IBM’s consulting revenue increased by nearly 3% to $5.31 billion, surpassing estimates of $5.16 billion, despite challenges from delayed discretionary projects and timing of contract renewals, as highlighted by CFO Jim Kavanaugh.
Infrastructure revenue rose 14% to $4.14 billion, comfortably beating the $3.75 billion consensus, supported by demand for next-generation hardware solutions.
The quarter saw the launch of IBM’s next-generation z17 mainframe, showcasing the company’s continued focus on advanced enterprise computing.
Additionally, IBM acquired Hakkoda, a consulting firm specializing in data and artificial intelligence, bolstering its AI capabilities.
Krishna reported the company’s generative AI business book has grown from $6 billion in April to $7.5 billion currently, reflecting accelerating demand for AI-powered solutions.
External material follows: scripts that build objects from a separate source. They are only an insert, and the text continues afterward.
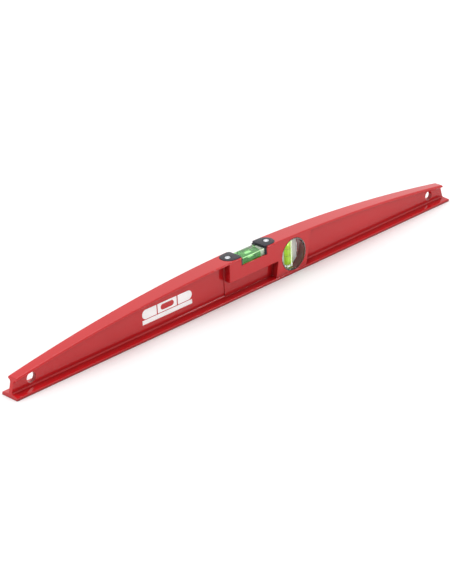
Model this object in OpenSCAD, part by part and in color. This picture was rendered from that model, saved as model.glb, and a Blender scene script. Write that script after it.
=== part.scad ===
// Cast spirit level with an arched I-section body, a horizontal vial in a window
// at the top and a round plumb vial beside it.
// Origin: centre of the base face. +X along the level, +Y across it, +Z up.

/* [Casting] */
// Length of the measuring face
level_len = 600; // [400:10:800]
// Width of the measuring face
base_w = 21.7; // [20:0.1:30]
// Height of the body at mid length
mid_h = 41.6; // [40:0.1:50]
// Radius of the arched top, seen from the side
arch_r = 1907; // [1700:1:3000]
// Width of the top flange at its ends
end_flange_w = 11.5; // [8:0.5:20]
// Thickness of the web
web_t = 4.4; // [3:0.1:6]
// Thickness of the base flange at its edge
base_edge_t = 2.6; // [2:0.1:4]
// Thickness of the top flange at its edge
top_edge_t = 2.0; // [1.5:0.1:3]
// Radius of the fillets between the web and the flanges
fillet_r = 2.8; // [2:0.1:3]
// Radius of the fillet between the web and the base flange
base_fillet_r = 1.6; // [1:0.1:3]
// How far the raked ends lean in, for each millimetre of height
end_rake = 0.285; // [0:0.005:0.4]

/* [Centre block] */
// Width of the block that holds both vials
block_w = 20.2; // [20:0.1:20.6]
// Left end of the block
block_left = -32.4; // [-36:0.1:-32]
// Right end of the block at its top
block_right = 83; // [80:0.5:95]
// Right end of the block at its foot
block_right_foot = 74.2; // [74:0.1:80]
// Right end of the finger pocket at its top
pocket_right = 34.8; // [34:0.1:36]
// Right end of the finger pocket at its foot
pocket_right_foot = 31; // [28:0.5:33]
// Height of the roof of the finger pocket
pocket_h = 19.6; // [18:0.1:20]
// Thickness of the core wall in the finger pocket
core_t = 6.2; // [5:0.1:8]

/* [Hang holes] */
// Distance of each hang hole from mid length
hang_x = 275.4; // [150:0.2:280]
// Height of the hang holes
hang_z = 11.5; // [11:0.1:12]
// Radius of the hang holes
hang_r = 5; // [3:0.1:5]

/* [Horizontal vial] */
// Middle of the vial along the level
vial_x = 1.6; // [0:0.1:1.6]
// Height of the axis of the vial's bore
vial_z = 33.6; // [33.4:0.1:33.8]
// Height of the vial block's top face
vial_top = 39.2; // [39:0.1:39.3]
// Width of the vial block
vial_w = 16.6; // [15:0.1:16.8]
// Radius of the vial block's upper edges
vial_edge_r = 1.3; // [0.5:0.1:2]
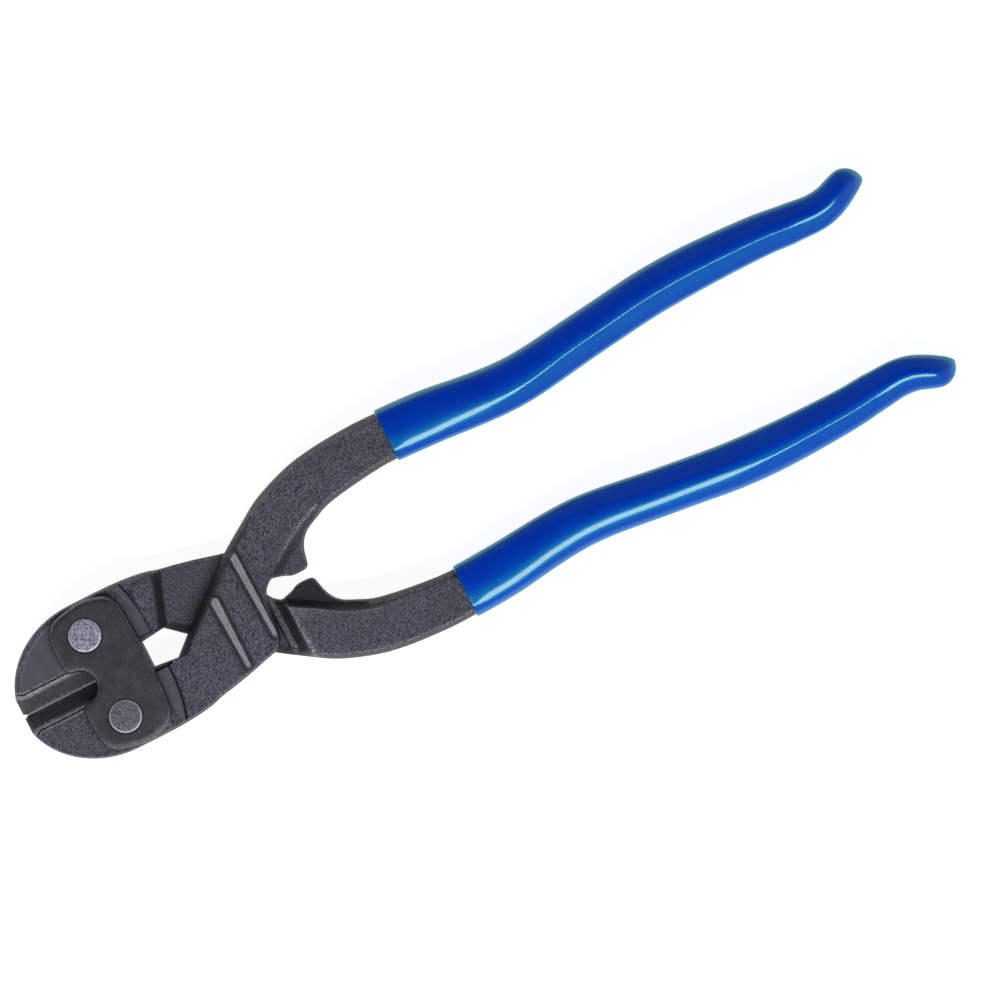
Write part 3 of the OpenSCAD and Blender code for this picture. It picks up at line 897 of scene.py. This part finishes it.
def plate_steel():
    """Blackened smooth plate, blotched, with its rolled edge rubbed brighter."""
    p = Paint("plate_steel", Metallic=0.35, IOR=1.5)
    p.shader.inputs["Specular IOR Level"].default_value = 0.35
    grain = p.noise(0.3, 4, 0.65)
    blotch = p.noise(2.8, 5, 0.65)
    worn = p.mark("worn")
    colour = p.mix(p.levels(grain, 0.3, 0.7), (0.019, 0.018, 0.025), (0.033, 0.032, 0.042))
    colour = p.mix(p.levels(blotch, 0.45, 0.7, 0, 0.6), colour, (0.048, 0.047, 0.060))
    specks = p.levels(p.noise(0.28, 3, 0.6), 0.66, 0.72, 0, 0.5)
    colour = p.mix(specks, colour, (0.11, 0.11, 0.12))
    chips = p.math("MULTIPLY", p.levels(p.noise(0.5, 5, 0.75), 0.44, 0.62, 0.05, 0.75), worn)
    colour = p.mix(chips, colour, (0.22, 0.22, 0.245))
    rough = p.levels(blotch, 0.3, 0.7, 0.38, 0.5)
    return p.feed(Base_Color=colour, Roughness=rough, Normal=p.bump(grain, 0.025))


def rivet_steel():
    """Peened heads, mottled black and bright, one more polished than the other."""
    p = Paint("rivet_steel", Metallic=0.5, IOR=1.5)
    mottle = p.noise(0.42, 6, 0.75)
    fine = p.noise(0.2, 4, 0.7)
    worn, polish = p.mark("worn"), p.mark("polish")
    light = p.mix(polish, (0.06, 0.059, 0.067), (0.36, 0.36, 0.48))
    colour = p.mix(p.levels(mottle, 0.4, 0.6), (0.03, 0.03, 0.038), light)
    colour = p.mix(p.levels(fine, 0.34, 0.5, 0.6, 0.0), colour, (0.03, 0.03, 0.04))
    colour = p.mix(p.math("MULTIPLY", worn, p.levels(mottle, 0.3, 0.55, 0.35, 1)), colour,
                   (0.55, 0.55, 0.60))
    rough = p.levels(mottle, 0.3, 0.7, 0.55, 0.38)
    return p.feed(Base_Color=colour, Roughness=rough, Normal=p.bump(mottle, 0.06))


def dipped_vinyl():
    """Thick glossy blue vinyl, whose sheen turns teal at a slant, with a painted teal reflection on its
    steep flanks and painted shade at the mouth's lip.
    """
    p = Paint("dipped_vinyl", IOR=1.5, Coat_Weight=0.5, Coat_Roughness=0.1, Sheen_Weight=0.7,
              Sheen_Roughness=0.3)
    p.shader.inputs["Specular Tint"].default_value = (0.05, 1.0, 0.35, 1)
    p.shader.inputs["Coat Tint"].default_value = (0.3, 1.0, 0.92, 1)
    p.shader.inputs["Sheen Tint"].default_value = (0.05, 1.0, 0.8, 1)
    painted_flank_reflection = p.mark("painted_flank_reflection")
    cloud = p.noise(9.0, 2, 0.5)
    speck = p.noise(0.5, 3, 0.6)
    colour = p.mix(p.levels(cloud, 0.3, 0.7), (0.0, 0.020, 0.345), (0.0, 0.026, 0.375))
    colour = p.mix(p.levels(speck, 0.6, 0.8, 0, 0.2), colour, (0.0, 0.045, 0.32))
    # painted reflection: the steep flanks are coloured lighter teal
    colour = p.mix(painted_flank_reflection, colour, (0.0, 0.085, 0.39))
    # painted shade at the lip of the mouth
    colour = p.mix(p.mark("painted_lip_shade"), colour, (0.0, 0.006, 0.04))
    rough = p.levels(speck, 0.3, 0.8, 0.3, 0.36)
    return p.feed(Base_Color=colour, Roughness=rough)


def pale_floor():
    """A white light table: it glows a little, so that shadows on it stay faint."""
    p = Paint("pale_floor", IOR=1.3, Emission_Strength=0.93)
    p.shader.inputs["Emission Color"].default_value = (1, 1, 1, 1)
    tone = p.mix(p.levels(p.noise(40, 3, 0.5), 0.3, 0.7), (0.24, 0.24, 0.24), (0.26, 0.26, 0.26))
    return p.feed(Base_Color=tone, Roughness=p.levels(p.noise(1.5, 3, 0.5), 0.3, 0.7, 0.85, 0.95))


# ---------------------------------------------------------------- stage, light and camera

ROLL = math.radians(26.87)          # how far the tool is turned in the picture
VIEW_WIDTH = 201.7 * MM             # width of the picture at the tool's mid-plane
VIEW_CENTRE = (5.39 * MM, -4.33 * MM)
LENS = 500


def build_floor(material):
    half = 4.0
    mesh = bpy.data.meshes.new("floor")
    z = -0.03 * MM      # clear of the rivets' uneven heads
    mesh.from_pydata([(-half, -half, z), (half, -half, z), (half, half, z), (-half, half, z)], [],
                     [(0, 1, 2, 3)])
    mesh.materials.append(material)
    floor = bpy.data.objects.new("floor", mesh)
    bpy.context.scene.collection.objects.link(floor)


def area_light(name, azimuth, tilt, distance, length, width, power):
    """A softbox aimed at the tool: azimuth from +X, tilt from straight up, its length level."""
    data = bpy.data.lights.new(name, "AREA")
    data.shape = "RECTANGLE"
    data.size, data.size_y, data.energy = length, width, power
    a, t = math.radians(azimuth), math.radians(tilt)
    away = Vector((math.cos(a) * math.sin(t), math.sin(a) * math.sin(t), math.cos(t)))
    obj = bpy.data.objects.new(name, data)
    obj.location = away * distance
    level = Vector((-math.sin(a), math.cos(a), 0))
    obj.rotation_euler = Matrix((level, away.cross(level), away)).transposed().to_euler()
    bpy.context.scene.collection.objects.link(obj)


def build_light():
    """One long softbox, and a room that is bright at the sides and dark overhead."""
    area_light("key_softbox", azimuth=-104, tilt=30, distance=1.0, length=1.2, width=0.22, power=13.2)
    world = bpy.data.worlds.new("studio")
    world.use_nodes = True
    bpy.context.scene.world = world
    tree = world.node_tree
    background = tree.nodes["Background"]
    background.inputs["Color"].default_value = (0.95, 0.98, 1.0, 1)
    toward = tree.nodes.new("ShaderNodeTexCoord").outputs["Generated"]
    split = tree.nodes.new("ShaderNodeSeparateXYZ")
    fade = tree.nodes.new("ShaderNodeMapRange")
    for name, value in (("From Min", 0.35), ("From Max", 0.85), ("To Min", 0.75), ("To Max", 0.08)):
        fade.inputs[name].default_value = value
    across = tree.nodes.new("ShaderNodeMapRange")
    for name, value in (("From Min", -0.5), ("From Max", 0.5), ("To Min", 1.0), ("To Max", 0.5)):
        across.inputs[name].default_value = value
    both = tree.nodes.new("ShaderNodeMath")
    both.operation = "MULTIPLY"
    tree.links.new(toward, split.inputs[0])
    tree.links.new(split.outputs["Z"], fade.inputs["Value"])
    tree.links.new(split.outputs["Y"], across.inputs["Value"])
    tree.links.new(fade.outputs[0], both.inputs[0])
    tree.links.new(across.outputs[0], both.inputs[1])
    tree.links.new(both.outputs[0], background.inputs["Strength"])


def build_camera():
    """Straight above the tool, far off, with the tool turned by ROLL in the picture."""
    data = bpy.data.cameras.new("camera")
    data.lens, data.sensor_width = LENS, 36
    data.clip_start, data.clip_end = 0.01, 50
    camera = bpy.data.objects.new("camera", data)
    height = MID * MM + VIEW_WIDTH * LENS / 36
    camera.location = (*VIEW_CENTRE, height)
    camera.rotation_euler = (0, 0, -ROLL)
    bpy.context.scene.collection.objects.link(camera)
    bpy.context.scene.camera = camera


# ---------------------------------------------------------------- the scene

build_camera()
build_levers(forged_steel())
build_plates(plate_steel())
build_rivets(rivet_steel())
build_grips(dipped_vinyl())
build_floor(pale_floor())
build_light()
bpy.context.scene.view_settings.view_transform = "Standard"
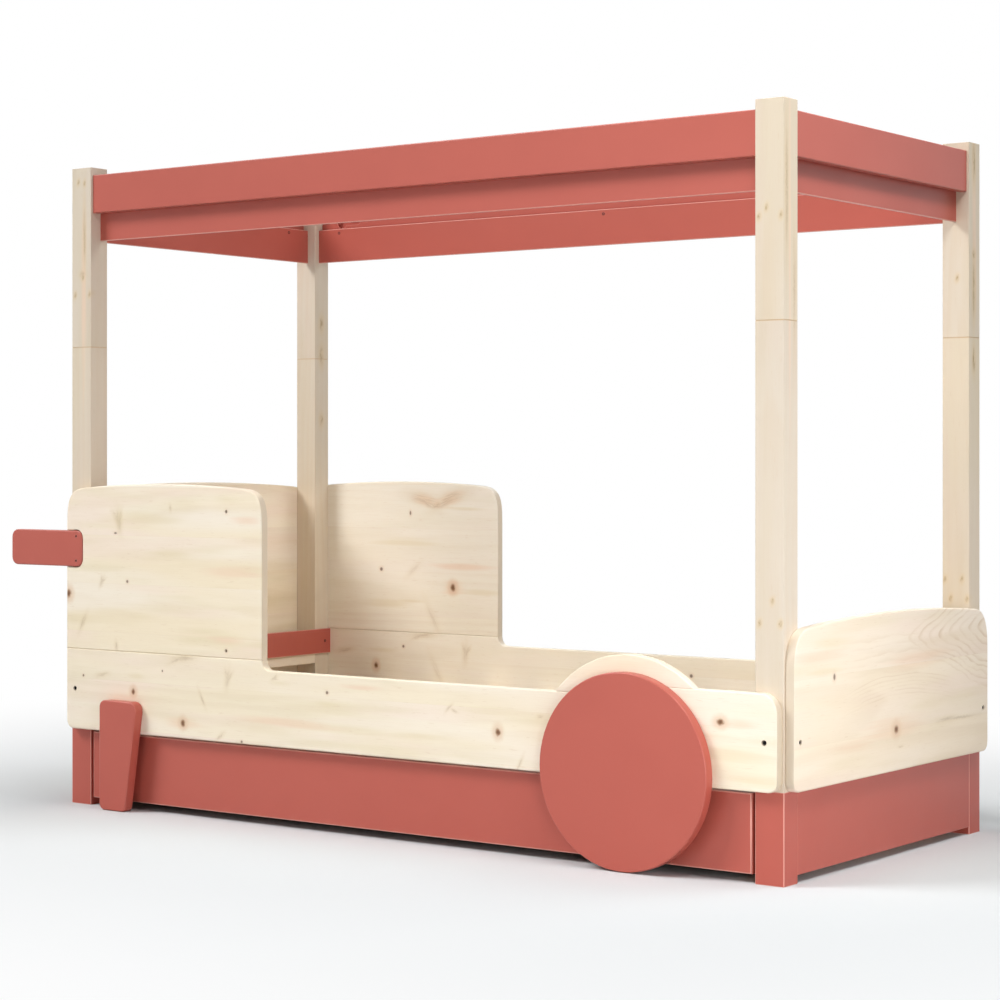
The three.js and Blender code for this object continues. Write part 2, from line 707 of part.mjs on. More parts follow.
// Drawer box: front, back and sides grooved for the bottom
const BOX_IN = BOX_X - BOX_SIDE;
const trayZ = BOX_BOTTOM + TRAY_UP;
const tray = block(
  -BOX_IN - TRAY_GROOVE,
  BOX_IN + TRAY_GROOVE,
  BOX_Y0 - TRAY_GROOVE,
  BOX_Y1 - BOX_SIDE + TRAY_GROOVE,
  trayZ,
  trayZ + TRAY,
);
const frontOutline = rectangle(-FRONT_X, FRONT_X, FRONT_BOTTOM, FRONT_TOP);
addPiece(drawer, 'drawer_front', board('y', frontOutline, -YO, BOX_Y0).subtract(tray), 'red');

const backOutline = rectangle(-BOX_IN, BOX_IN, BOX_BOTTOM, BOX_TOP);
const drawerBack = board('y', backOutline, BOX_Y1 - BOX_SIDE, BOX_Y1, THIN_EDGE);
addPiece(drawer, 'drawer_back', drawerBack.subtract(tray), 'birch');

const AXLES = [
  { row: 'front', y: BOX_Y0 + CASTOR_FROM_FRONT },
  { row: 'back', y: BOX_Y1 - CASTOR_FROM_BACK },
];
const sideOutline = roundedOutline([
  [BOX_Y0, FRONT_BOTTOM, 0],
  [BOX_Y0 + SIDE_CUT_BACK, BOX_BOTTOM, 0],
  [BOX_Y1, BOX_BOTTOM, 0],
  [BOX_Y1, BOX_TOP, 0],
  [BOX_Y0, BOX_TOP, 0],
]);
for (const { end, sx } of ENDS) {
  const [x0, x1] = span(sx, BOX_IN, BOX_X);
  const [a0, a1] = span(sx, BOX_X - AXLE_LENGTH - PAST, BOX_X + PAST);
  let side = board('x', sideOutline, x0, x1, THIN_EDGE);
  for (const { y } of AXLES) {
    side = side.subtract(bar('x', AXLE_R + AXLE_GAP, a0, a1, y, CASTOR_R, PEG_STEPS));
  }
  addPiece(drawer, `drawer_side_${end}`, side.subtract(tray), 'birch');
}
addPiece(drawer, 'drawer_bottom', tray, 'hardboard');

// Castor wheels, each turned in one piece with its axle, which starts at the wheel's own zero
const CASTOR_FAR = CASTOR_SIDE_GAP + CASTOR_WIDTH;
const castorProfile = [
  [0, -AXLE_LENGTH],
  [AXLE_R - AXLE_CHAMFER, -AXLE_LENGTH],
  [AXLE_R, -AXLE_LENGTH + AXLE_CHAMFER],
  [AXLE_R, CASTOR_SIDE_GAP],
  ...softRim(CASTOR_R, CASTOR_SIDE_GAP, CASTOR_FAR, CASTOR_EDGE, 1),
  [CASTOR_DISH_R + CASTOR_DISH, CASTOR_FAR],
  [CASTOR_DISH_R, CASTOR_FAR - CASTOR_DISH],
  [0, CASTOR_FAR - CASTOR_DISH],
];
const castorSolid = turned('x', castorProfile, PEG_STEPS);
for (const { end, sx } of ENDS) {
  for (const { row, y } of AXLES) {
    const castor = addPiece(drawer, `castor_${row}_${end}`, castorSolid, 'castor');
    castor.position.set(sx * BOX_X, y, CASTOR_R);
    castor.rotation.z = sx < 0 ? Math.PI : 0;
  }
}

// Round wheel panel and leaning stand, each held off the drawer front by a block
const discProfile = [
  [0, -PANEL_FACE],
  ...softRim(DISC_R, -PANEL_FACE, -PANEL_BACK, EDGE),
  [0, -PANEL_BACK],
];
const disc = addPiece(drawer, 'wheel_panel', turned('y', discProfile, DISC_STEPS), 'red');
disc.position.set(DISC_X, 0, DISC_Z);

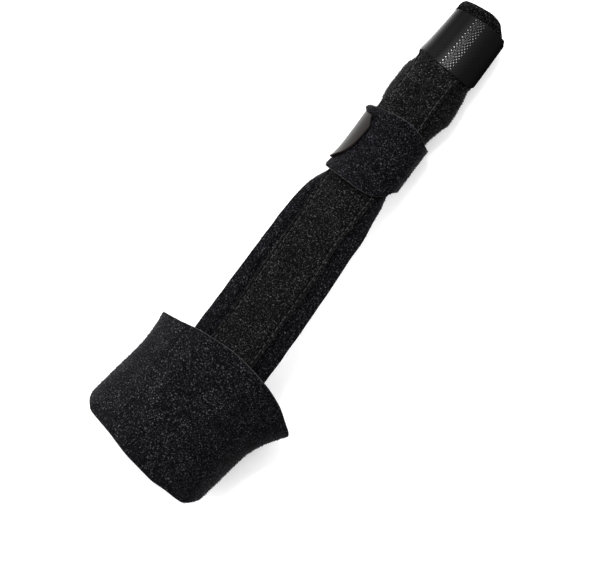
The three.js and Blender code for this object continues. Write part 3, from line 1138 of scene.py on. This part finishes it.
make_wrap()
make_strip()
make_pocket()
make_sleeve()
make_strap()
make_tab()
make_tape()
pocket_seams()
patch_seams()

# The hook patch keeps its CAD shape and takes the tape's finish.
hook_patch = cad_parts["wrist_hook_patch"].data
hook_patch.materials.clear()
hook_patch.materials.append(tape_finish)


# Floor, light and camera.
floor_half_size = 3
floor_drop = 0.05 * mm
bright_heading = (-0.86, 0.5, 0)
dim_light = 0.2
bright_light = 2.8


def make_floor():
    """A pale floor just under the splint. It neither lights the splint nor shows in its gloss."""
    finish = Finish("pale_floor")
    finish.set(Base_Color=(*grey(0.95), 1), Roughness=0.9)
    finish.set(Emission_Color=(1, 1, 1, 1), Emission_Strength=0.2)
    bm = bmesh.new()
    bmesh.ops.create_grid(bm, x_segments=1, y_segments=1, size=floor_half_size)
    bmesh.ops.translate(bm, verts=bm.verts, vec=(0, 0, -floor_drop))
    mesh = bpy.data.meshes.new("floor")
    bm.to_mesh(mesh)
    bm.free()
    mesh.materials.append(finish.material)
    floor = bpy.data.objects.new("floor", mesh)
    bpy.context.scene.collection.objects.link(floor)
    floor.visible_diffuse = False
    floor.visible_glossy = False


def softbox(name, place, target, size, power):
    """A rectangular lamp that faces its target."""
    lamp = bpy.data.lights.new(name, "AREA")
    lamp.shape = "RECTANGLE"
    lamp.size, lamp.size_y = size
    lamp.energy = power
    light = bpy.data.objects.new(name, lamp)
    light.location = place
    light.rotation_euler = (Vector(target) - Vector(place)).to_track_quat("-Z", "Y").to_euler()
    bpy.context.scene.collection.objects.link(light)


def studio_light():
    """Soft light from all round, brighter on the thumb's side and towards the fingertip."""
    world = bpy.data.worlds.new("studio")
    world.use_nodes = True
    tree = world.node_tree
    heading = add_node(tree, "ShaderNodeTexCoord").outputs["Generated"]
    towards = add_node(tree, "ShaderNodeVectorMath", {"operation": "DOT_PRODUCT"})
    feed(tree, towards.inputs[0], heading)
    feed(tree, towards.inputs[1], bright_heading)
    fade = add_node(
        tree,
        "ShaderNodeMapRange",
        Value=towards.outputs["Value"],
        From_Min=-1,
        From_Max=1,
        To_Min=dim_light,
        To_Max=bright_light,
    )
    background = tree.nodes["Background"]
    feed(tree, background.inputs["Strength"], fade.outputs["Result"])
    feed(tree, background.inputs["Color"], (1, 1, 1, 1))
    bpy.context.scene.world = world


make_floor()
studio_light()
bpy.context.scene.view_settings.view_transform = "Standard"
softbox("key", place=(-1.2, 0.1, 0.35), target=(0, 0.08, 0.02), size=(0.9, 0.6), power=3.0)
softbox("overhead", place=(-0.2, 0.34, 0.92), target=(0, 0.15, 0.02), size=(0.12, 0.12), power=3.4)

# The camera looks straight down on the palm from far off. The splint's axis leans 3 across to 4 up.
frame_width = 225 * mm
focal_length = 400
sensor_width = 36
look_at = (7.5 * mm, 62 * mm, 28 * mm)
picture_lean = math.atan2(0.6, 0.8)
camera_height = frame_width * focal_length / sensor_width
lens = bpy.data.cameras.new("camera")
lens.sensor_width = sensor_width
lens.lens = focal_length
camera = bpy.data.objects.new("camera", lens)
camera.location = (look_at[0], look_at[1], look_at[2] + camera_height)
camera.rotation_euler = (0, 0, picture_lean)
bpy.context.scene.collection.objects.link(camera)
bpy.context.scene.camera = camera
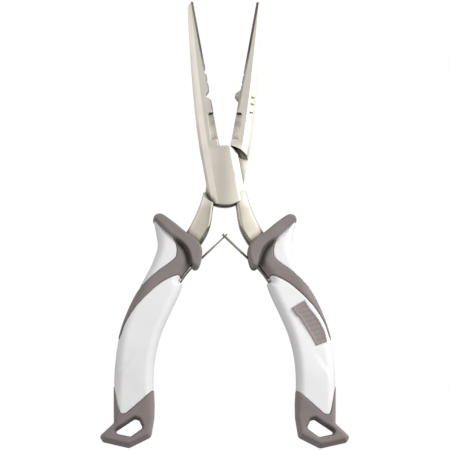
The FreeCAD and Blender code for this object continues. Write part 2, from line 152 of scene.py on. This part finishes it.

IBM reaffirmed its 2025 free cash flow guidance of over $13.5 billion and anticipates at least 5% revenue growth at constant currency for the full year.
Krishna expressed optimism about M&A prospects in the current regulatory environment, saying:
“What we’ve seen over the last four months makes us optimistic that we are now in a rational regulation environment where M&A that makes sense will get approved in reasonable timeframes.”
Despite the software revenue miss, IBM shares have gained 28% so far in 2025, significantly outperforming the 8% rise in the S&P 500 index over the same period. The after-hours dip reflects investor sensitivity to the narrow shortfall in software, a critical segment for IBM’s long-term strategy.
IBM’s results highlight the company’s steady progress amid shifting client spending patterns and a competitive technology landscape, while signaling areas for continued focus, especially in software and AI innovation.